Orang awam tentu akan lebih mudah belajar dan diajari dengan
pendekatan
satu madzhab, karena ini tidak membingungkan. Kerugiannya, antara
lain:
terkadang taqlid dengan satu madzhab bisa merangsang fanatisme
madzhab,
apalagi pada kalangan awam yang tidak diberi wawasan agama yang
baik.
Terkadang taqlid kepada satu madzhab juga memperberat penerapan hukum,
aplagi
bila kondisi tidak memungkinkan.
Sebagian
besar ulama berpendapat tidak ada ketentuan yang mewajibkan
bertaqlid
kepada satu imam saja, namun boleh kepada imam lain yang
diyakininya
benar.

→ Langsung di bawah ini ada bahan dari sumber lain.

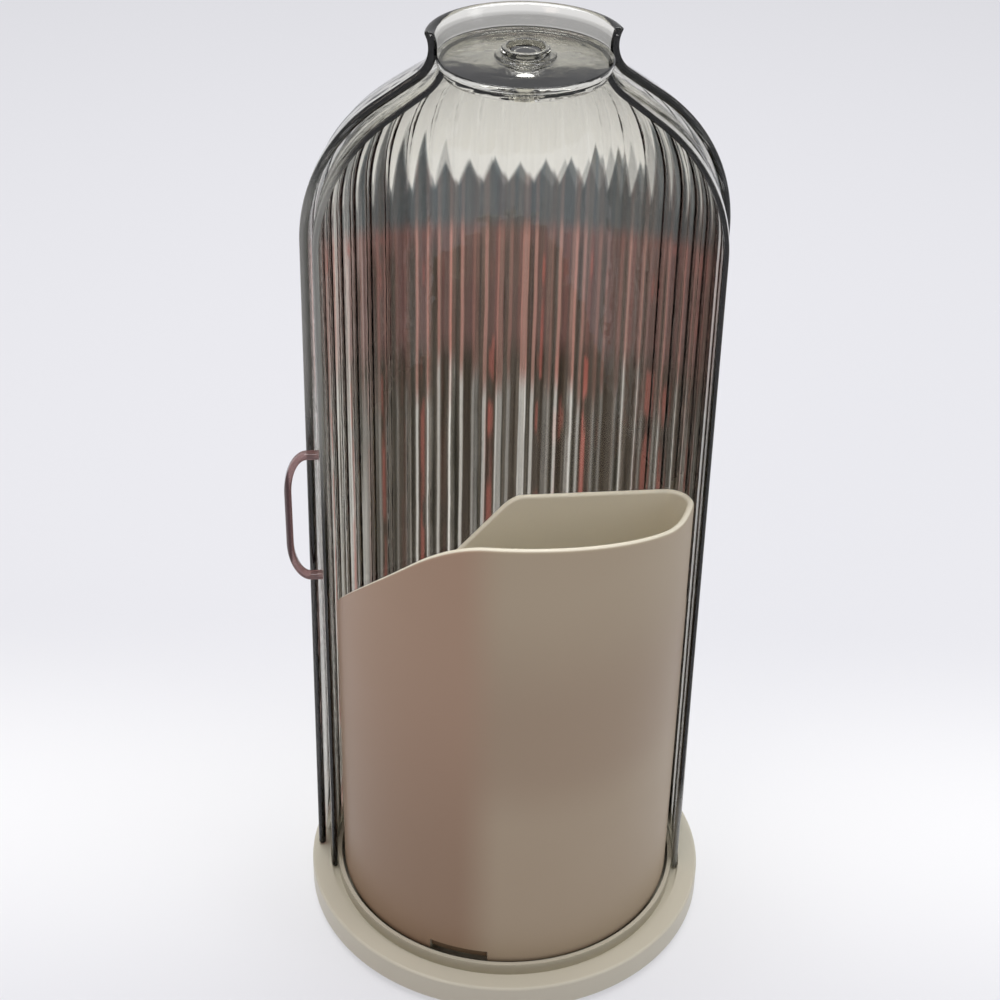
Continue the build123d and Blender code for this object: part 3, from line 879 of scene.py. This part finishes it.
def fluted_plastic(name, first_flute, strength, on_door):
    """Smoky clear plastic with painted reflections: each flute is a wide dark band of smoky tint and
    painted reflection between two bright lines of painted highlight, clear at the top, with painted light
    on the cut edges.
    """
    made = material(name, clear_top, polish, Transmission_Weight=1.0, IOR=plastic_bend)
    graph = Graph(made)
    pattern = FlutePattern(graph, first_flute)
    tone = graph.mix(strength, clear_top, pattern.with_clear_top(pattern.with_painted_highlights(pattern.smoke_and_reflections())))
    edge = pattern.left_edge()
    if on_door:
        edge = graph.math("MAXIMUM", edge, pattern.right_foot())
    # Painted light: a pale grey on the cut edges, where the plastic is also less clear
    graph.shade("Base Color", graph.mix(edge, tone, painted_edge_light))
    graph.shade("Transmission Weight", graph.rise(edge, 0.0, 1.0, 1.0, edge_clearness))
    graph.waves()
    return made


def clear_plastic():
    """Clear moulding of the pivot pieces, faintly clouded."""
    made = material("clear_plastic", clear_top, polish, Transmission_Weight=1.0, IOR=plastic_bend)
    graph = Graph(made)
    cloud = graph.noise(graph.place, clear_cloud_scale)
    graph.shade("Base Color", graph.mix(cloud, clear_top, clear_shade))
    graph.waves()
    return made


def handle_plastic():
    """Plastic of the handle, partly clear, with painted shade and reflection: grey outside, dark painted
    shade in the middle, a rosy painted reflection on the inner edge.
    """
    made = material("handle_plastic", handle_painted_shade, polish, Transmission_Weight=handle_clearness,
                    IOR=plastic_bend)
    graph = Graph(made)
    x, y, z = graph.axes()
    radius = graph.radius(x, y)
    # Painted shade dark in the middle, and a rosy painted reflection on the inner edge
    tone = graph.mix(graph.rise(radius, *handle_inner_radius), handle_painted_reflection, handle_painted_shade)
    graph.shade("Base Color", graph.mix(graph.rise(radius, *handle_outer_radius), tone, handle_outer))
    graph.waves()
    return made


def cup_plastic():
    """Moulded plastic of the cup: taupe outside, with painted shade and reflection warmer at the left, and
    painted light paler on the rim, the foot and inside.
    """
    made = moulded("cup_plastic", cup_outside, darker=cup_outside, roughness=0.45)
    graph = Graph(made)
    x, y, z = graph.axes()
    cloud = graph.noise(graph.place, cloud_scale, cloud_detail)
    # Painted light: paler at the top, and partly paler at the foot
    pale = graph.math("MAXIMUM", graph.rise(z, *cup_top), graph.rise(z, *cup_foot, 0.0, cup_foot_share))
    right = graph.mix(pale, cup_outside, cup_painted_light)
    # Painted shade and reflection on the left: brown low, rising to warm
    left = graph.mix(graph.rise(z, *cup_left_rise), cup_painted_brown_shade, cup_painted_warm_reflection)
    outside = graph.mix(graph.rise(x, *cup_left, 0.0, cup_left_share), right, left)
    # Painted light: paler inside the cup
    inside = graph.rise(graph.radius(x, y), *cup_skin)
    tone = graph.mix(inside, outside, cup_inside_painted_light)
    darker = graph.mix(inside, cup_shade, cup_inside_painted_light)
    graph.shade("Base Color", graph.mix(graph.times(cloud, cup_cloud_share), tone, darker))
    return made


clear = clear_plastic()
rear_clear = fluted_plastic("clear_plastic_rear", rear_first_flute, strength=1.0, on_door=False)
door_clear = fluted_plastic("clear_plastic_door", door_first_flute, strength=door_smoke_and_reflection, on_door=True)
handle_painted_plastic = handle_plastic()
greige = moulded("body_plastic", (0.68, 0.64, 0.53), darker=(0.65, 0.61, 0.50), roughness=0.35)
taupe = cup_plastic()
brown = moulded("turntable_plastic", (0.14, 0.09, 0.05), darker=(0.12, 0.075, 0.04), roughness=0.5)
white = moulded("inner_plastic", (0.72, 0.72, 0.70), darker=(0.68, 0.68, 0.66), roughness=0.4)
rubber = moulded("mat_rubber", (0.035, 0.035, 0.035), darker=(0.03, 0.03, 0.03), roughness=0.8,
                 grain=1500.0, bump=0.1)
steel = moulded("screw_steel", (0.62, 0.62, 0.62), darker=(0.55, 0.55, 0.56), roughness=0.3,
                metallic=1.0)

dressing = {
    "base_tray": greige, "base_cover": greige, "cover_screws": steel, "nonslip_mat": rubber,
    "lower_race": white, "upper_race": white, "lower_race_screws": steel, "upper_race_screws": steel,
    "ball_cage": white, "bearing_balls": steel, "turntable": brown, "spindle_washer": steel,
    "spindle_screw": steel, "door_handle": handle_painted_plastic, "pivot_pin": clear, "pivot_spacer": clear,
    "pivot_washer": clear, "pivot_screw": steel,
}
for node, made in dressing.items():
    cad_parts[node].data.materials.clear()
    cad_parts[node].data.materials.append(made)

for piece, node, body, made, slot in (
        (rear_dome(), "rear_shell", "base", rear_clear, "clear_plastic"),
        (door_dome(), "door_shell", "door", door_clear, "clear_plastic"),
        (brush_cup(), "brush_cup", "cup", taupe, "cup_plastic")):
    piece.data.materials.clear()
    piece.data.materials.append(made)
    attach(piece, body)
    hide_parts(node)


# Stage
def floor_material():
    """A pale floor that glows a little for the camera, in mirrors and through plastic."""
    made = material("floor", floor_color, roughness=0.9)
    graph = Graph(made)
    x, y, z = graph.axes()
    # Painted light: a lighter band across the floor near the object
    away = graph.math("ABSOLUTE", graph.math("SUBTRACT", y, band_y))
    tone = graph.mix(graph.rise(away, 0.0, band_width), painted_light_band, floor_color)
    graph.shade("Base Color", tone)
    glow = graph.nodes.new("ShaderNodeEmission")
    graph.links.new(tone, glow.inputs["Color"])
    glow.inputs["Strength"].default_value = 1.0
    blend = graph.nodes.new("ShaderNodeMixShader")
    graph.links.new(graph.times(graph.seen(), floor_glow), blend.inputs["Fac"])
    graph.links.new(graph.shader.outputs["BSDF"], blend.inputs[1])
    graph.links.new(glow.outputs["Emission"], blend.inputs[2])
    graph.links.new(blend.outputs["Shader"], graph.nodes["Material Output"].inputs["Surface"])
    return made


bpy.ops.mesh.primitive_plane_add(size=floor_size * MM, location=(0, 0, 0))
floor = bpy.context.object
floor.name = "floor"
floor.data.materials.append(floor_material())

world = bpy.context.scene.world or bpy.data.worlds.new("world")
bpy.context.scene.world = world
world.use_nodes = True
sky = world.node_tree.nodes["Background"]
sky.inputs["Color"].default_value = (*sky_color, 1)
sky_graph = Graph(world)
sky_graph.links.new(sky_graph.rise(sky_graph.seen(), 0.0, 1.0, sky_light, sky_seen), sky.inputs["Strength"])


def soft_box(name, place, size, power, color=(1, 1, 1)):
    """A rectangular lamp that faces the object."""
    data = bpy.data.lights.new(name, "AREA")
    data.shape = "RECTANGLE"
    data.size, data.size_y = size
    data.energy = power
    data.color = color
    lamp = bpy.data.objects.new(name, data)
    lamp.location = place
    lamp.rotation_euler = (Vector(lamp_target) - Vector(place)).to_track_quat("-Z", "Y").to_euler()
    bpy.context.scene.collection.objects.link(lamp)


soft_box("top", place=(0.0, 0.25, 1.7), size=(1.4, 1.2), power=30)
soft_box("front", place=(-0.7, -1.2, 0.9), size=(0.5, 0.9), power=2.5, color=(1.0, 0.84, 0.76))
soft_box("side", place=(1.2, -0.5, 0.8), size=(0.4, 1.0), power=2)

# Camera
eye = bpy.data.cameras.new("camera")
eye.lens = focal_length
eye.sensor_width = sensor_width
eye.clip_start = 0.01
camera = bpy.data.objects.new("camera", eye)
bpy.context.scene.collection.objects.link(camera)
camera.matrix_world = (Matrix.Translation((0, -camera_distance * MM, camera_height * MM))
                       @ Matrix.Rotation(radians(-camera_yaw), 4, "Z")
                       @ Matrix.Rotation(radians(90 - camera_pitch), 4, "X")
                       @ Matrix.Rotation(radians(-camera_roll), 4, "Z"))
bpy.context.scene.camera = camera
bpy.context.scene.view_settings.view_transform = "Standard"
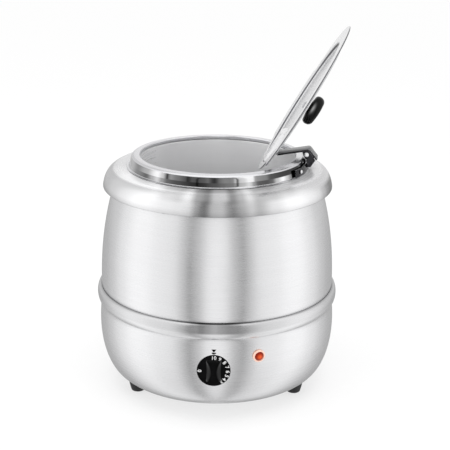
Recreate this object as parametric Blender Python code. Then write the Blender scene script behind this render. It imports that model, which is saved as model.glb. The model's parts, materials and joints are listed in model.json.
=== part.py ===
"""Countertop soup kettle of about 10 litres, with its lid open.

Frame: origin at the centre of the base plate's underside, +Z up, the control dial towards -Y and
the lid hinge on the +X side. Lengths are in metres. The lid ring and all that it carries are
written down with the hinge straight towards +X, then turned together about Z.
"""

import math

import bmesh
import bpy
from mathutils import Matrix, Vector

# Facets round a piece
SHELL_STEPS = 36
PART_STEPS = 12
GAP = 0.0003  # between neighbouring pieces

# Heights
FLOOR_Z = -0.0185
BOWL_BOTTOM_Z = 0.0018
SEAM_Z = 0.1285
COLLAR_BOTTOM_Z = 0.2715
COLLAR_TOP_Z = 0.2990
NECK_TOP_Z = 0.3090
LIP_Z = 0.3162

# Outer shells
SHELL_WALL = 0.0012
BOWL_OPENING_R = 0.1040
BARREL_R = 0.1664
BARREL_TOP_Z = 0.2850
BARREL_TAPER = 0.0240
BARREL_TAPER_POWER = 2.2
BEAD_RISE = 0.0057
BEAD_HALF_HEIGHT = 0.0113
COLLAR_R = 0.1610
COLLAR_FLAT_R = 0.1460
NECK_R = 0.1184

# Pot, well and lid ring
THIN_WALL = 0.0010
POT_R = 0.1110
POT_BOTTOM_Z = 0.0600
POT_RIM_R = 0.1195
WELL_R = 0.1160
WELL_BOTTOM_Z = 0.0500
WELL_FLANGE_R = 0.1340
WELL_GAP = 0.0025  # between the well and the insulation
GASKET_THICKNESS = 0.0012
GASKET_HOLE_R = 0.1190
GASKET_R = 0.1330
SLEEVE_R = 0.1370
LIP_INNER_R = 0.1091
SKIRT_BOTTOM_R = 0.1240
RING_FOOT_R = 0.1276

# Lid, and the hinge line it turns about
LID_R = 0.1215
LID_ZERO_Z = 0.3165  # underside of the closed lid's flange
LID_WALL = 0.0010
LID_OPEN_ANGLE = math.radians(121)
HINGE_X = 0.0776
HINGE_Z = 0.3222
TONGUE_R = 0.1070  # the rim behind the hinge line, which swings down inside the opening
DOME_R = 0.0920
DOME_STEP = 0.0050
DOME_CROWN = 0.0030
POCKET_X = 0.0490
POCKET_HALF_WIDTH = 0.0180
NOTCH_ANGLE = math.radians(114.5)
NOTCH_HALF_ANGLE = math.radians(9.5)
NOTCH_DEPTH = 0.0090
RIVET_X = 0.0660
RIVET_Y = 0.0065
RIVET_HOLE_R = 0.0018
KNOB_BORE_R = 0.0029
KNOB_WASHER_THICKNESS = 0.0012

# Hinge arm and bracket
RING_TURN = math.radians(-6)
ARM_HALF_WIDTH = 0.0118
ARM_THICKNESS = 0.0026
ARM_PIN_X = 0.1240
ARM_PIN_Z = 0.3215
ARM_PIN_HOLE_R = 0.0023
HINGE_EYE_R = 0.0036
HINGE_BORE_R = 0.0019
EAR_THICKNESS = 0.0016
ARM_TONGUE_HALF_WIDTH = 0.0056
LEAF_SLOT_HALF_WIDTH = 0.0062
LEAF_THICKNESS = 0.0012
HINGE_CUTTER = 0.020  # half the length of a cutter across the hinge
BRACKET_HALF_ANGLE = math.radians(28)
BRACKET_SCREW_ANGLE = math.radians(22)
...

Pendapat ini juga dipakai oleh para ulama terkemuka saat
ini,
karena menghembuskan nafas keterbukaan dalam menerapkan hukum agama.
3.
Talfiq
Permasalahan
taqlid yang telah mengundang polemik ulama dari rentang waktu
yang
cukup panjang, pada sekitar abad ke-10 hijriyah telah mengantarkan
kepada
gagasan pembatasan taqlid, yaitu dengan konsep talfiq. Mereka
mengatakan
bahwa taqlid sah apabila tidak mengantarkan kepada talfiq. Talfiq
didefinisikan
: mencetuskan hukum dengan mengkombinasikan berbagai madzhab,
sehingga
hukum tersebut menjadi sama sekali baru, tidak ada seorang ulama
pun
yang mengatakannya. Mencampur-campur madzhab dengan sengaja dan
mencetuskan
hukum baru yang sama sekali tidak ada dalilnya, itulah yang
lebih
tepat disebut talfiq yang dicela agama. Adapun berpindah madzhab dalam
satu
masalah agama dengan berlandasan kepada dalil atau karena kondisi
tertentu,
tidak lah termasuk
talfiq.
Dalam
menggunakan pendapat madzhab yang berbeda-beda yang perlu diperhatikan
adalah
sbb :
1.
Tidak dengan sengaja mencari-cari yang mudah (sengaja mencari enaknya)
dengan
tujuan mempermainkan agama, apalagi yang mengantarkan kapada hukum
baru
yang sama sekali tidak dikatakan oleh salah seorang ulama. Misalnya
mengambil
pendapat yang mengatakan boleh nikah tanpa wali, kemudian
mengambil
pendapat kedua yang mengatakan boleh nikah tanpa saksi, kemudian
mengambil
pendapat ketiga yang mengatakan sah nikah tanpa mahar, lalu
mencetuskan
pendapat "boleh nikah tanpa wali, saksi dan mahar". Pendapat ini
tidak
ada seorang pun ulama yang mengatakannya.
2.
Tidak mengantarkan kepada pendapat baru yang sama sekali bertentangan
dengan
dalil.
3.
Tidak memaksakan diri menggunakan pendapat yang telah diketahui atau
diyakini
kelemahnya.
4.
Tidak boleh dalam satu ibadah, misalnya dalam wudlu mengambil mazhab
Syafi'i
dalam mengusap sebagain kepala, kemudian mengikuti mazhab Hanafi
dalam
masalah tidak batal memegang kemaluan, padahal tanpa mengetahui dalil
masing-masing
dan hanya bermazhab buta atau taqlid.